As Peter Schiff, an investment adviser and president of Euro Pacific Capital Inc., in Darien, Conn., says: "Wall Street may be able to buy some time by bailing out troubled hedge funds to keep their worthless subprime mortgage investments off the market, but no such safety nets exist for strapped consumers looking down the barrel of resetting adjustable rate mortgages."

"Inventories will continue to balloon," adds Schiff, "until reluctant homeowners come to their senses and slash prices."

When supplies exceed demand in a time of rising rates, it could be years before the housing market grows again.

State of housing


Home prices in 20 metropolitan areas fell 2.1 percent in the year ended in April, the largest year-over-year decline since record-keeping began in 2001, according to S&P/Case- Shiller. New-home sales dropped 1.6 percent in May and were down 16 percent from the same time last year. The supply of unsold homes reached a record 7.1 months of inventory.

While home financing is still relatively cheap by historical standards, it has climbed over the past year. The average 30-year loan rate was 6.6 percent through July 5, according to Freddie Mac, the quasi-public mortgage company.

If you were fortunate to lock in a mortgage in June 2003, you could have received a 5.2 percent, 30-year fixed-rate loan, the lowest rate in a generation. As recently as June 2005, a five-year adjustable mortgage averaged about 5 percent.

In addition to the higher rates, Americans took cash out of their house from sales, home-equity loans or refinancing. From 1991 to 2005, property owners extracted about $530 billion annually, spending about $66 billion a year on personal expenditures, according to a Federal Reserve study. Millions who were banking on endless appreciation are now finding they are deeper in debt, with little equity.

Looking abroad


What if your home equity doesn't grow through market appreciation? Wouldn't that damage nest eggs for those whose largest source of wealth is the value of their house?

Diversifying away from the U.S. home, stock and bond markets is a reasonable alternative to build wealth.

With non-U.S. stocks, you can also profit from the falling value of the dollar relative to other currencies.

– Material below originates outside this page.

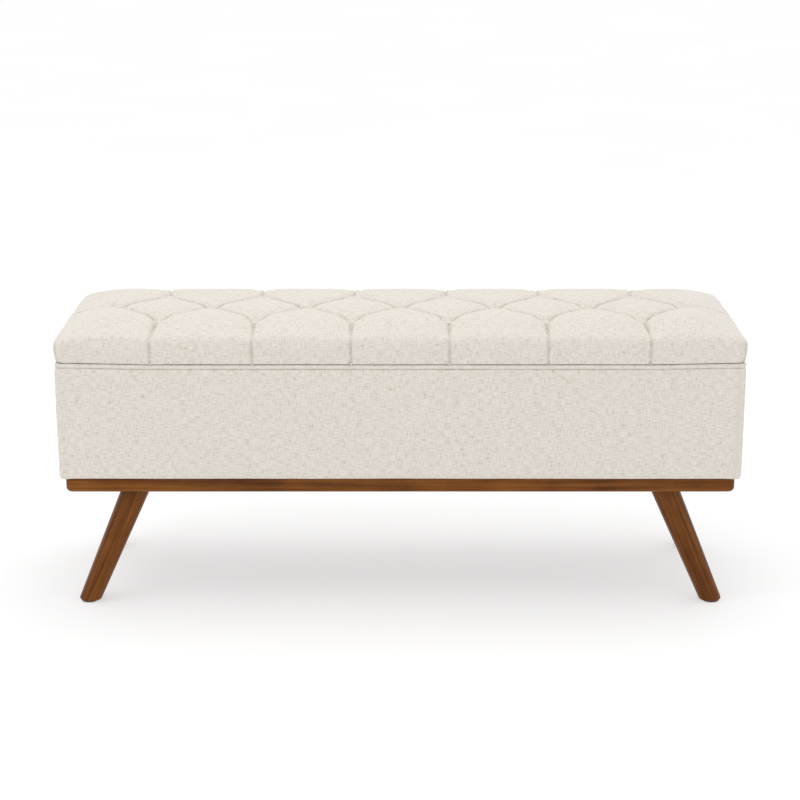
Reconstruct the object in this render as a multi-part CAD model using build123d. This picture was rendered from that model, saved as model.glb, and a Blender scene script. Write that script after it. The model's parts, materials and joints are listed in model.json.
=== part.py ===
from build123d import *

import math
import os

# Upholstered storage ottoman bench: a fabric-covered box on a walnut plinth with four splayed round legs,
# and a diamond-tufted lid that opens on three butt hinges and two damped parallel-arm stays.
# Millimetres. X runs along the length, -Y is the front, Z is up; the origin is on the floor under the middle.

# ---- driving dimensions ----
LENGTH = 1118.0  # over the box cover
DEPTH = 352.0
PLINTH_BOTTOM = 202.5
PLINTH_HEIGHT = 25.0
BOX_BOTTOM = 229.0  # lower edge of the box panels
HINGE_Z = 422.5  # middle of the gap between box and lid
LID_TOP = 475.0
RIM_GAP = 1.6  # between the rim and the lid's underside

CLOTH = 1.5
WADDING = 3.5
PLY = 12.0
RAIL = 22.0  # square section of the rim rails and corner posts
LINING = 2.5
COVER_CORNER_R = 6.0

HALF_X = LENGTH / 2
HALF_Y = DEPTH / 2
PLINTH_TOP = PLINTH_BOTTOM + PLINTH_HEIGHT
RIM_Z = HINGE_Z - RIM_GAP / 2
LID_Z = HINGE_Z + RIM_GAP / 2
PANEL_TOP = RIM_Z - CLOTH
PANEL_X = HALF_X - CLOTH - WADDING
PANEL_Y = HALF_Y - CLOTH - WADDING
INNER_X = PANEL_X - PLY
INNER_Y = PANEL_Y - PLY
LINED_X = INNER_X - RAIL  # the lining panels stand on the rails and posts
LINED_Y = INNER_Y - RAIL
CAVITY_X = LINED_X - LINING
CAVITY_Y = LINED_Y - LINING
FLOOR_BOARD = 9.0
FLOOR_TOP = BOX_BOTTOM + FLOOR_BOARD + CLOTH
COVER_RETURN = 35.0  # how far each cover is turned in underneath

# ---- rim welt ----
WELT_R = 3.8
WELT_INSET = 0.4
WELT_CORNER_R = 8.0
WELT_LEDGE = 8.0
WELT_BOTTOM = RIM_Z - 2 * WELT_R
PAD_R = 5.0
PAD_THICK = RIM_GAP - 0.1
PAD_X = HALF_X - 30.0
PAD_Y = HALF_Y - 28.0

# ---- plinth and legs ----
PLINTH_INSET = 8.5
PLINTH_RAIL_WIDTH = 70.0
PLINTH_END_WIDTH = 60.0
PLINTH_X = HALF_X - PLINTH_INSET
PLINTH_Y = HALF_Y - PLINTH_INSET
PLINTH_CORNER_R = 12.0
PLINTH_LOWER_R = 7.0
PLINTH_UPPER_R = 3.0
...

Companies that pay consistent dividends in growing economies are worth considering. Dividends are earnings that are paid back to shareholders and are bonuses only from the healthiest, established corporations.

The Alpine Global Dynamic Dividend Fund invests 80 percent of its assets in companies that pay dividends. This year, the new closed-end fund has beaten the Standard & Poor's 500 Index by about 11 percentage points through July 5, with a 12 percent return.

No guarantees


A more established choice is the Fidelity International Discovery Fund, which focuses on non-U.S. stocks that pay dividends and show potential for capital appreciation. The fund, which is part of my 401(k), was up 14 percent through July 5.

None of these returns is guaranteed and you need to understand they carry additional currency and market risk. They should be long-term holdings.

Who would have thought that building home equity in the U.S. was risky?

Yet millions believed that their domicile's nest egg was assured and provided a firm foundation for retirement. It's still likely that in many markets, you won't lose much, if any, home equity, provided the current downturn isn't prolonged or severe.

The best strategy is to ensure you are getting growth from somewhere. For that, you may have to look far from home.